5) Submission of Midterm and Final Essay exams are required. The essays should follow standard essay format which includes an introductory paragraph, thesis statement, supporting evidence and conclusions. Any research material MUST be cited and sources should be listed at the conclusion of the paper. Proper spelling, grammar, format and other writing conventions will be considered within the grade.

Missing & Late Work Policy

This is a discussion class, requiring weekly participation in the discussion forum. Although the weekly class session gives students nearly an entire week to fully complete the requirements, students should try to enter the class discussion before the weekend and post in the discussion thread several times during the week, not at the virtual last minute.

Interacting with classmates is an essential part of our online discussions and this component of the class cannot be made up after the close of the class session. Late work is not accepted except in emergency situations, and full credit cannot be earned when the discussion element is lacking. In the case of an extenuating circumstance, please communicate as early as you can with your instructor about the need to miss class and/or assignments.
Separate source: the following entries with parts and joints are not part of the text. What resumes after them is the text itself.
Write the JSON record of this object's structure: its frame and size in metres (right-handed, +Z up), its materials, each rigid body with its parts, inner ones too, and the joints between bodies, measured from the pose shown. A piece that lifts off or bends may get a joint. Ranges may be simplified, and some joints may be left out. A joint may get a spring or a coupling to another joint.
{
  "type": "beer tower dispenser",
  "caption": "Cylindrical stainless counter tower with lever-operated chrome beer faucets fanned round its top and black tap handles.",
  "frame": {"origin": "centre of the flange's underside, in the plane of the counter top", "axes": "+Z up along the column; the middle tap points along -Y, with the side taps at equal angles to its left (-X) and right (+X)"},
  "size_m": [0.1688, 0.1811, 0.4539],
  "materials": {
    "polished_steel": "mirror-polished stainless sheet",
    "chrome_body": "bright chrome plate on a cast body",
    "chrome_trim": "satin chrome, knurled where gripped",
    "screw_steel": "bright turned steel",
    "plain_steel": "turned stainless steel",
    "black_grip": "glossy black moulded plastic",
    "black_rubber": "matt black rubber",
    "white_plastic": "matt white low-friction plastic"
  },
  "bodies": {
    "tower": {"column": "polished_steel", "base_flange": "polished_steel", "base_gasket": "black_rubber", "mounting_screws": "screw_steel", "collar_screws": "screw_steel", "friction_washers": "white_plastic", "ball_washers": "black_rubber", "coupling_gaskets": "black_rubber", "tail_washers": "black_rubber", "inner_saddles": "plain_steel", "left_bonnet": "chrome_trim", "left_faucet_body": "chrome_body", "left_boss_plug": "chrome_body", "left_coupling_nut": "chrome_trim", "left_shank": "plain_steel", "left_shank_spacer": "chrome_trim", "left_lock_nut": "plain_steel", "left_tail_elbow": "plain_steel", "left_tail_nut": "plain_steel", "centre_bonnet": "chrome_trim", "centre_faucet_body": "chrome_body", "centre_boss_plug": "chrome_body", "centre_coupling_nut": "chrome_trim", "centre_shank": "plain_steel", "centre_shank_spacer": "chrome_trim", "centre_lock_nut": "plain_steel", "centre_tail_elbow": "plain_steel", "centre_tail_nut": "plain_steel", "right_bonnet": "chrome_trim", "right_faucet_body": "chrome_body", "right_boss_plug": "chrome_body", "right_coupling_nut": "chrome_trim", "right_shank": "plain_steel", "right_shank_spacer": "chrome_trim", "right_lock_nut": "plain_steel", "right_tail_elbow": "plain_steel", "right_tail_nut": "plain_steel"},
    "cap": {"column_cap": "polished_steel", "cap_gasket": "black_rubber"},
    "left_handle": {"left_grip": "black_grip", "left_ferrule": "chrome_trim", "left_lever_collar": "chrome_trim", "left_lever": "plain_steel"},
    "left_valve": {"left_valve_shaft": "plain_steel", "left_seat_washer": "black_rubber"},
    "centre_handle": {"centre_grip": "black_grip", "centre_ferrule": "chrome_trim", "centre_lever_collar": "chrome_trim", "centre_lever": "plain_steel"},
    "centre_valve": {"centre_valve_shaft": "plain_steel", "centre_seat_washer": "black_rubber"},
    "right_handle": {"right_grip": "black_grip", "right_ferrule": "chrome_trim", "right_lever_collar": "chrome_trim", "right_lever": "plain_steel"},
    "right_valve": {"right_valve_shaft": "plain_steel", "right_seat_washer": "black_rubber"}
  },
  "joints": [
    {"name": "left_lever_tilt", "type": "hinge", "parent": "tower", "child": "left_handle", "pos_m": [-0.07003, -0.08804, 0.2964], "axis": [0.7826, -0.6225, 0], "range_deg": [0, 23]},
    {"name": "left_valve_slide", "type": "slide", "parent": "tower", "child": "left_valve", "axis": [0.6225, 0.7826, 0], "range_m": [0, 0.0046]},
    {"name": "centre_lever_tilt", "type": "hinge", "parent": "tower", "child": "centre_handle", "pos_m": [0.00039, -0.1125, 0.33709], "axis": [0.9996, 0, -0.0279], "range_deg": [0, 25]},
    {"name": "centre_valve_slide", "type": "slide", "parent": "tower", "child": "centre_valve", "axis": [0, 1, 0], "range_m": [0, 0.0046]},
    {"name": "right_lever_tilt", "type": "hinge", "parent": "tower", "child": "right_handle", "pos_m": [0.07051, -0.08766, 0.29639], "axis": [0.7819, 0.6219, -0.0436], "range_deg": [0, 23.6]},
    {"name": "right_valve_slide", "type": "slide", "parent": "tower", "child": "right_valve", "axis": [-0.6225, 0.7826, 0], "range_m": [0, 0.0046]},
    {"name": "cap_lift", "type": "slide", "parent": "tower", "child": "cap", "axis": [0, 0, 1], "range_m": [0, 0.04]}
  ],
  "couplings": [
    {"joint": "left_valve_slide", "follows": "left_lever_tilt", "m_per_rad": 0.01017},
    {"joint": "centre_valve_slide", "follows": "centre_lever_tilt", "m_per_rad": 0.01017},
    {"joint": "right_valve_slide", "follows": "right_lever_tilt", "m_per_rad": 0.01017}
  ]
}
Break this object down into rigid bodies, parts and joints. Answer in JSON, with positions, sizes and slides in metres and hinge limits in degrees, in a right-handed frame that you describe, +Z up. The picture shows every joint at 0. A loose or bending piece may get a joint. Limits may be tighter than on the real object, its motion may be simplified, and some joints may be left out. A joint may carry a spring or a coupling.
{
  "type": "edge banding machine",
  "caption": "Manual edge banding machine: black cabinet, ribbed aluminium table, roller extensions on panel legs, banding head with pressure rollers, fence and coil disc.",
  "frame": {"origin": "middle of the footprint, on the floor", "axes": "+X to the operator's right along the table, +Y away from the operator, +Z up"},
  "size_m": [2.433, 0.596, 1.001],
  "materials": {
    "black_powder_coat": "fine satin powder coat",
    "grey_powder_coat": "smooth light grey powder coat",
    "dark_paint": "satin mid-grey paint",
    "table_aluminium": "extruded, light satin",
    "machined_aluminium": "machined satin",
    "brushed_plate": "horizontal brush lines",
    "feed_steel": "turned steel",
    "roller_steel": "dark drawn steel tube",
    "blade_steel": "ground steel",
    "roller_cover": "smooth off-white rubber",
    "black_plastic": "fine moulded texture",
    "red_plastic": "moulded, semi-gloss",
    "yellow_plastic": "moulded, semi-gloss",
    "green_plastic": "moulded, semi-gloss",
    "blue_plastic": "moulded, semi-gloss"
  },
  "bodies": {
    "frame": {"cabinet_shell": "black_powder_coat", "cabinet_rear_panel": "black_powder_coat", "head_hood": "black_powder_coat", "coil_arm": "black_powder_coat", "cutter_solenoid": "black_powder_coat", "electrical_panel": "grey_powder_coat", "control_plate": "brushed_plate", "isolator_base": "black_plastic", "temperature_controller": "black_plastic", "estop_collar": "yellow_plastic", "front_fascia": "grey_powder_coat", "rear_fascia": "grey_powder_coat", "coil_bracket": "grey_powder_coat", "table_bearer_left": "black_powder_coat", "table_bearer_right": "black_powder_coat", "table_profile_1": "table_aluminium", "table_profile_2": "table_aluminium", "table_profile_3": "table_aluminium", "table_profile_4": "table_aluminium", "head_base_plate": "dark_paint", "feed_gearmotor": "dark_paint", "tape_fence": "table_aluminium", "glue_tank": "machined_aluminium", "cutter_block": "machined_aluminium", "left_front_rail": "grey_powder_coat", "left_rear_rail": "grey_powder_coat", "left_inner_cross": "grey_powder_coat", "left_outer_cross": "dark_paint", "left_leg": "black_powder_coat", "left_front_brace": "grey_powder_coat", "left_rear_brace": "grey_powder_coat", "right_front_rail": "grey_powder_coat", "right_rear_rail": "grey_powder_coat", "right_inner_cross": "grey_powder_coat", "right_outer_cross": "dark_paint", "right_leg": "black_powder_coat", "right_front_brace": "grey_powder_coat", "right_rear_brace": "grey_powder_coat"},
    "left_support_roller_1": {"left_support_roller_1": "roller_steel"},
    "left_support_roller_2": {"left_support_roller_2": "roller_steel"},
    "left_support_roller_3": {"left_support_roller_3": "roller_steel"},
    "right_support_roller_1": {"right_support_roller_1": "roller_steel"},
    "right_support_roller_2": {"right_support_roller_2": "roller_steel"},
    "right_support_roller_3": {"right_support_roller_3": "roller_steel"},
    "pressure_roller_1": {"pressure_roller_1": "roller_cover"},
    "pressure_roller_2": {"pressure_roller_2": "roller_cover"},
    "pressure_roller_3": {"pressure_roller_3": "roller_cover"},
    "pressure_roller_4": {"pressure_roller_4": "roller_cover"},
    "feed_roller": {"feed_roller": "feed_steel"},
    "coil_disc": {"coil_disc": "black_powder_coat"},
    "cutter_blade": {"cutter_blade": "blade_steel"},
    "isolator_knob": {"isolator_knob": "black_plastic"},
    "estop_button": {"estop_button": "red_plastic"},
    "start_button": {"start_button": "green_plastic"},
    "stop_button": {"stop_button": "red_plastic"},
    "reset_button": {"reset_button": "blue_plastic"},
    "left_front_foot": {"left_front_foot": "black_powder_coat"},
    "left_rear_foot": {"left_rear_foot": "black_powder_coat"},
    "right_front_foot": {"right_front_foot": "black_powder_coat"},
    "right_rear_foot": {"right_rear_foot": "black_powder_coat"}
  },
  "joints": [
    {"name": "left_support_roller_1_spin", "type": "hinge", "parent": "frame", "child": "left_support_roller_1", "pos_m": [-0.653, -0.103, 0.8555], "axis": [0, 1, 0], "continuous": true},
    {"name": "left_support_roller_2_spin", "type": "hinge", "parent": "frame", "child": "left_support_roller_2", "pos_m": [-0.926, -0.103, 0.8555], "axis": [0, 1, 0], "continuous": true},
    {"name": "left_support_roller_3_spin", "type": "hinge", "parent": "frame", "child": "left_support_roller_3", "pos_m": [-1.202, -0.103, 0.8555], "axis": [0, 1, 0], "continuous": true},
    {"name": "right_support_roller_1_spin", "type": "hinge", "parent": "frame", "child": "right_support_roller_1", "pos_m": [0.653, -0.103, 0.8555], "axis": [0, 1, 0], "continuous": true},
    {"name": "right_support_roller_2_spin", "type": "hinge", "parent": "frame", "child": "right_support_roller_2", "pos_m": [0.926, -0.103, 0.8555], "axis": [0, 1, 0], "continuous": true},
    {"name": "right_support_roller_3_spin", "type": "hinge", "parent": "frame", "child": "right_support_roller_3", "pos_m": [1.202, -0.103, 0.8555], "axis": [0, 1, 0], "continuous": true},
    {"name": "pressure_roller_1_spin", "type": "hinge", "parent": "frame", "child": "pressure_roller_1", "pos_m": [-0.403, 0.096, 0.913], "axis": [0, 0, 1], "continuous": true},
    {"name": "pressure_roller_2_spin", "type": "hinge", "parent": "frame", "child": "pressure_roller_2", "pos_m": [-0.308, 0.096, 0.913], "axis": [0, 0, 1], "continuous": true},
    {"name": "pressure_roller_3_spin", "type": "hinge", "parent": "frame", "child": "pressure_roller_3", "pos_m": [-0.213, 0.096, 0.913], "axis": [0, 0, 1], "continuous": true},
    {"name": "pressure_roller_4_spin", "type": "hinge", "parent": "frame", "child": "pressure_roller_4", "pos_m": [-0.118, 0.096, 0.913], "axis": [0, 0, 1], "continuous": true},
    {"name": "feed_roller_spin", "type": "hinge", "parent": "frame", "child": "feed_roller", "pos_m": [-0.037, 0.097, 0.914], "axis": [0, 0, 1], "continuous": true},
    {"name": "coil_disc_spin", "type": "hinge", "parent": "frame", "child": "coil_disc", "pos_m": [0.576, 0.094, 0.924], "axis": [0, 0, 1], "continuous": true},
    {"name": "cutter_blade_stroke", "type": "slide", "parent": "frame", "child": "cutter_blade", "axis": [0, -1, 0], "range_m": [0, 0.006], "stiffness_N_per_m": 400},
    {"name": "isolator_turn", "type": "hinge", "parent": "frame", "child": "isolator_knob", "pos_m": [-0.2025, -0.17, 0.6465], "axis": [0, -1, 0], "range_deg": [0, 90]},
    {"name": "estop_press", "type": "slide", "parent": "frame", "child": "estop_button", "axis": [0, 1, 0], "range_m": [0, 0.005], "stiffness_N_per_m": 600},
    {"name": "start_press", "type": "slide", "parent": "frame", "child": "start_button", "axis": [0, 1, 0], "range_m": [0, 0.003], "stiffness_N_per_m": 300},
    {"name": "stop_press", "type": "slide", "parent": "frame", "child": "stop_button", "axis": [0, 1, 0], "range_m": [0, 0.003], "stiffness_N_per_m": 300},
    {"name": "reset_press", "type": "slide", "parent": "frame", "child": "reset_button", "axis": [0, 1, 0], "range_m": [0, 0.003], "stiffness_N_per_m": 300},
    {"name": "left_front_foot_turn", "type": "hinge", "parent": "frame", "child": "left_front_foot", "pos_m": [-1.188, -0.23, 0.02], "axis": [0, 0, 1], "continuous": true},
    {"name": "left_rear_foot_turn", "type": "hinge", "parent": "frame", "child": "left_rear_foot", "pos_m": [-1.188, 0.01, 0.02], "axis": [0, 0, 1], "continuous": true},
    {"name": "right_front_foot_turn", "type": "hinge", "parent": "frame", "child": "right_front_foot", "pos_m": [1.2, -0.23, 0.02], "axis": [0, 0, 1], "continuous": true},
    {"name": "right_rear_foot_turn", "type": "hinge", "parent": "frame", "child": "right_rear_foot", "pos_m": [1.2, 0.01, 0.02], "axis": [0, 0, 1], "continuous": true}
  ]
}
Accessibility Services for Students with Disabilities:

CCV strives to mitigate barriers to course access for students with documented disabilities. To request accommodations, please
  1. Provide disability documentation to the Accessibility Coordinator at your academic center. https://ccv.edu/discover-resources/students-with-disabilities/
  2. Request an appointment to meet with accessibility coordinator to discuss your request and create an accommodation plan.
  3. Once created, students will share the accommodation plan with faculty. Please note, faculty cannot make disability accommodations outside of this process.

Academic Integrity

CCV has a commitment to honesty and excellence in academic work and expects the same from all students. Academic dishonesty, or cheating, can occur whenever you present -as your own work- something that you did not do. You can also be guilty of cheating if you help someone else cheat. Being unaware of what constitutes academic dishonesty (such as knowing what plagiarism is) does not absolve a student of the responsibility to be honest in his/her academic work. Academic dishonesty is taken very seriously and may lead to dismissal from the College.